Diversity Biases in AI

Anything that is built will reflect the builder and that’s no different with AI. One of the concerns that have become apparent with Artificial Intelligence is that it can be created with detrimental biases built into its core.

The tech industry, though gradually changing, currently is very male and very culturally similar, despite the myriad of locations that developers are based. This may be down to the level of education that’s needed or it might be because of global online communities that are often frequented by developers.

Interestingly, a lot of our everyday AI Assistants tend to have female (think Alexa, Siri, and Cortana etc.) You can change Siri to male if you wish, but the default setting is female. Intricate problem-solving AI bots, like IBM’s Watson and Salesforce’s Einstein are distinctly male.  This may be indicative of the views of gender roles by the manufacturers, harking back to female PAs and male leaders.  Also when Microsoft were researching which voice to use, the results came back that when building a helpful, supportive, trustworthy assistant, a female voice was best. IBM’s Watson, however, speaks with a male voice as it works beside doctors on cancer treatment and does so in short, definitive phrases which mimic the voice patterns expected of leaders. Google Translate converts Spanish phrases into English as “he said” “he did”, even when the subject is female, so it’s not just the persona’s, it’s the results as well.

It’s not just gender biases either, Nikon cameras’ software to detect when somebody is blinking consistently indicated that East Asian were always blinking, and of course, AI machine learns, as in the case of Microsoft’s Tay, which learnt to be racist, misogynistic and generally horrid from being on Twitter for less than 24 hours.

So if we are using artificial intelligence to CV screen, video interview or suggest who should be promoted, how can we trust it to not start out, or learn to be biased?

One of the significant causes of AI bias is the data it’s trained on.

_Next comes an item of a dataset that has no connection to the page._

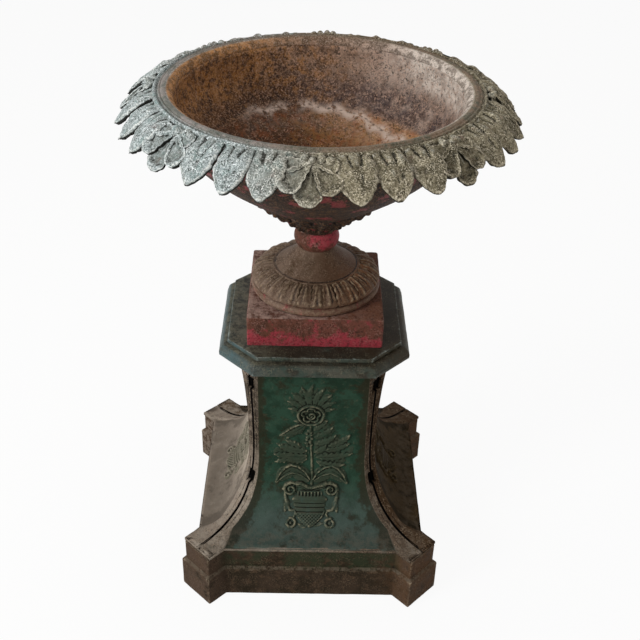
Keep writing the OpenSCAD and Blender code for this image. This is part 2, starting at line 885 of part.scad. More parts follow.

For example, AI for images are often trained using the 14 million labelled images of ImageNet, others might use scrapes from Google Images or Wikipedia. As some groups are under-represented and others are over-represented, this obviously skews the data. When I did a Google Image search for “business person”, of the 45 images on the first page, 38 were male, 31 were white males. I’m fairly sure 70% of all business people are not white males, but if your data set for a business person has been scraped from Google Images, your AI will think this is the case.

With the amount of time AI has been learning from skewed data sets, it could be said the next generation of AI matures, the human biases in the ancestor AIs are now intrinsically embedded into the system and the logical steps that the AI takes to get to decisions are complex and hidden.

So how can AI be freed from the bias trap?

Creating transparency standards and using open source code should allow the AI’s logical steps to be scrutinised and biases rooted out. Training data will have to be screened to remove biases and ensure representations across gender, race and much more. AI is here; let’s do our best to ensure it produces the best results, not biased results.